Blue Edge is an advanced design of rotor blade developed and produced by multinational helicopter manufacturer Airbus Helicopters in cooperation with the French aerospace laboratory ONERA and the German Aerospace Center, purposed to achieve a meaningful reduction in both noise emissions and vibration as well as enhancement in aerodynamic efficiency for helicopters' operations.

Its existence was publicly revealed at the Heli-Expo 2010 in Houston, Texas. During 2014, Airbus Helicopters commenced flight testing of the Bluecopter Demonstrator, equipped with Blue Edge rotor blades amongst several other technologies. It has been incorporated onto several production helicopters, including the Airbus Helicopters H160 and the Airbus Helicopters H145.

==Development==
The Blue Edge rotor was originally developed at ONERA and the German Aerospace Center under the auspices of the ERATO program. The agencies had a historic partnership with multinational helicopter manufacturer Airbus Helicopters, pooling resources and data on rotorcraft-related research; during 2000, a research agreement between the three parties was signed to develop a full scale rotor blade for flight testing. According to aerospace researcher Yves Delrieux, the design of the Blue Edge rotor blade was defined using tools developed by ONERA from wind tunnel testing to model aerodynamic performance; these tools were claimed to have achieved a reduction in noise emissions and vibration as well as greater aerodynamic efficiency over conventional modes.

During July 2007, flight testing of a five-bladed main rotor incorporating the Blue Edge blade design commenced using a modified Eurocopter EC155. The technology was first announced by Eurocopter at Heli-Expo 2010 in Houston, Texas; at the event, a company spokesperson claimed that tests conducted by the firm have indicated the new rotor blade was able to reduce the noise produced by a helicopter by three to four decibels. Eurocopter had referred to the blades as part of their new range of "Bluecopter" technology; this range also includes the Blue Pulse system of three flaps set into the trailing edge of each rotor blade.

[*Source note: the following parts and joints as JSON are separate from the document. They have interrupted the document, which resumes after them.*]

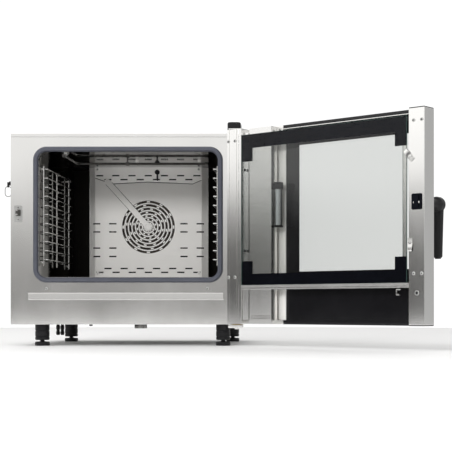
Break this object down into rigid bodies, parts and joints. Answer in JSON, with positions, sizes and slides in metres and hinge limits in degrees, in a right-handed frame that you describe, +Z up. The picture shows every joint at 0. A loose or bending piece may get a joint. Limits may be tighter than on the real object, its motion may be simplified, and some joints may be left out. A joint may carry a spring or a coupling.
{
  "type": "combi steamer oven",
  "caption": "Table-top combi steamer oven with wire tray racks, fan chamber and a full-width glazed door that carries the controls, standing open.",
  "frame": {"origin": "on the floor, in the middle of the four feet", "axes": "+Z up, the door front faces -Y, +X to the right seen from the front"},
  "size_m": [1.5968, 1.3867, 0.847],
  "materials": {
    "casing_steel": "fine brushed stainless",
    "chamber_steel": "bright rolled stainless",
    "baffle_steel": "matt stainless",
    "wire_steel": "drawn stainless rod",
    "zinc": "zinc-plated",
    "gasket_rubber": "matt silicone",
    "black_plastic": "moulded, satin",
    "black_glass": "black printed enamel on glass",
    "clear_glass": "clear float glass",
    "lamp_glass": "frosted tube",
    "brass": "turned",
    "wool": "mineral wool board",
    "heater_sheath": "heat-dulled sheath",
    "motor_black": "baked enamel"
  },
  "bodies": {
    "casing": {"front_frame": "casing_steel", "left_side_panel": "casing_steel", "right_side_panel": "casing_steel", "top_cover": "casing_steel", "rear_panel": "casing_steel", "base_pan": "zinc", "chamber_liner": "chamber_steel", "insulation": "wool", "door_gasket": "gasket_rubber", "air_baffle": "baffle_steel", "baffle_standoffs": "baffle_steel", "steam_channel": "baffle_steel", "rack_left": "wire_steel", "rack_right": "wire_steel", "chamber_hooks": "baffle_steel", "wash_pipe": "wire_steel", "chamber_sensor": "black_plastic", "ring_heater": "heater_sheath", "fan_motor": "motor_black", "drain": "chamber_steel", "water_inlets": "brass", "vent_stack": "casing_steel", "under_glands": "black_plastic", "strike": "zinc", "drip_trough": "casing_steel", "front_screws": "zinc", "hinge_bracket_upper": "casing_steel", "hinge_cap": "black_plastic", "hinge_bracket_lower": "zinc", "side_plug": "black_plastic", "foot_housings": "black_plastic"},
    "door": {"stile_handle": "casing_steel", "stile_hinge": "casing_steel", "hinge_bushings": "brass", "door_rails": "casing_steel", "outer_glass": "clear_glass", "outer_mask": "black_glass", "control_fascia": "casing_steel", "display": "black_glass", "electronics_box": "casing_steel", "lamp_tube": "lamp_glass", "lamp_caps": "black_plastic", "latch_housing": "black_plastic", "glass_rail": "wire_steel", "door_screws": "zinc"},
    "door_handle": {"handle": "black_plastic", "handle_spindle": "wire_steel"},
    "clip_top_body": {"clip_top": "wire_steel"},
    "clip_bottom_body": {"clip_bottom": "wire_steel"},
    "inner_pane": {"inner_glass": "clear_glass", "glass_bands": "black_glass", "glass_pins": "wire_steel"},
    "fan": {"fan_wheel": "baffle_steel"},
    "pad_fl": {"foot_pad_fl": "black_plastic"},
    "pad_fr": {"foot_pad_fr": "black_plastic"},
    "pad_rl": {"foot_pad_rl": "black_plastic"},
    "pad_rr": {"foot_pad_rr": "black_plastic"},
    "dial_body": {"dial": "black_plastic"},
    "button_body": {"power_button": "wire_steel"},
    "ring_body": {"pull_ring": "wire_steel"}
  },
  "joints": [
    {"name": "door_hinge", "type": "hinge", "parent": "casing", "child": "door", "pos_m": [0.3964, -0.3737, 0.437], "axis": [0, 0, 1], "range_deg": [-141.3, 38.7]},
    {"name": "handle_turn", "type": "hinge", "parent": "door", "child": "door_handle", "pos_m": [1.04695, -0.85862, 0.4825], "axis": [0.6252, 0.7804, 0], "range_deg": [0, 60]},
    {"name": "pane_hinge", "type": "hinge", "parent": "door", "child": "inner_pane", "pos_m": [0.41943, -0.42892, 0.49], "axis": [0, 0, -1], "range_deg": [0, 90]},
    {"name": "clip_top_turn", "type": "hinge", "parent": "door", "child": "clip_top_body", "pos_m": [0.99031, -0.89013, 0.631], "axis": [0.6252, 0.7804, 0], "range_deg": [-50, 40]},
    {"name": "clip_bottom_turn", "type": "hinge", "parent": "door", "child": "clip_bottom_body", "pos_m": [0.99031, -0.89013, 0.354], "axis": [0.6252, 0.7804, 0], "range_deg": [0, 90]},
    {"name": "fan_spin", "type": "hinge", "parent": "casing", "child": "fan", "pos_m": [-0.0085, 0.27, 0.477], "axis": [0, -1, 0], "continuous": true},
    {"name": "pad_fl_screw", "type": "hinge", "parent": "casing", "child": "pad_fl", "pos_m": [-0.339, -0.27, 0.01], "axis": [0, 0, -1], "continuous": true},
    {"name": "pad_fr_screw", "type": "hinge", "parent": "casing", "child": "pad_fr", "pos_m": [0.339, -0.27, 0.01], "axis": [0, 0, -1], "continuous": true},
    {"name": "pad_rl_screw", "type": "hinge", "parent": "casing", "child": "pad_rl", "pos_m": [-0.339, 0.27, 0.01], "axis": [0, 0, -1], "continuous": true},
    {"name": "pad_rr_screw", "type": "hinge", "parent": "casing", "child": "pad_rr", "pos_m": [0.339, 0.27, 0.01], "axis": [0, 0, -1], "continuous": true},
    {"name": "dial_turn", "type": "hinge", "parent": "door", "child": "dial_body", "pos_m": [0.49202, -0.41148, 0.39], "axis": [0.6252, 0.7804, 0], "continuous": true},
    {"name": "button_press", "type": "slide", "parent": "door", "child": "button_body", "axis": [-0.6252, -0.7804, 0], "range_m": [0, 0.002], "stiffness_N_per_m": 600},
    {"name": "ring_swing", "type": "hinge", "parent": "casing", "child": "ring_body", "pos_m": [-0.467, -0.27, 0.597], "axis": [1, 0, 0], "range_deg": [-60, 60]}
  ]
}
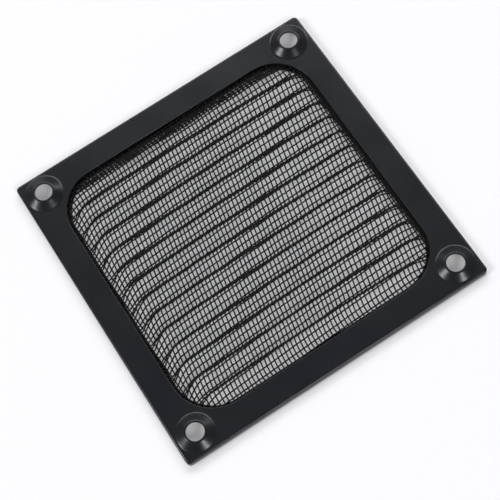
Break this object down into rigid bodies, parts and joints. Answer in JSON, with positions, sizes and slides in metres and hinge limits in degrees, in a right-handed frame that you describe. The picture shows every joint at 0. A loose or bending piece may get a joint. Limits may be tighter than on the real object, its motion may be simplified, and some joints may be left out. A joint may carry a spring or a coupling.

In 2011, the company announced the Airbus Helicopters H160, originally referred to by the designation of X4, promoting its use of advanced technologies. Such features reportedly included the Blue Edge rotor blades, advanced pilot assistance functionality, and reduced vibration to "near-jet" levels of smoothness. Thus, the H160 is the first production rotorcraft be equipped with Blue Edge technology. Its rotor blades incorporates a double-swept shape that reduces the noise generation of blade-vortex interactions (BVI), a phenomenon which occurs when the blade impacts a vortex created at its tip, resulting in a 3–4 dB noise reduction and raising the effective payload by 100 kg compared with a scaled Eurocopter AS365 Dauphin equivalent.

During 2014, Airbus Helicopters commenced flight testing of the Bluecopter Demonstrator, an extensively modified unique model of the Eurocopter EC135. In addition to the presence of the Blue Edge swept rotor blades, the demonstrator was outfitted with numerous other features for the purpose of exploring more efficient design elements, including economy-optimised single-engine operations, a relocated horizontal stabilizer outside the main rotor's downwash, an active rudder, and new water-based external paint; these changes were reportedly aimed at achieving a 40% reduction in overall fuel consumption from the standard model. In December 2014, it was revealed that the single-engine operations portion of the Bluecopter tests had been delayed to summer 2016 to perform necessary avionics changes, reportedly connected to the engine's FADEC systems.

In March 2019, Airbus Helicopters announced that it was developing, in cooperation with Japanese manufacturer Kawasaki, an upgraded model of its existing Eurocopter EC145 helicopter. Chiefly amongst its new features were a new bearingless five-bladed main rotor incorporating Blue Edge technologies, the testing of which had commenced back in April 2018. Furthermore, such changes are able to be retrofitted to existing H145s.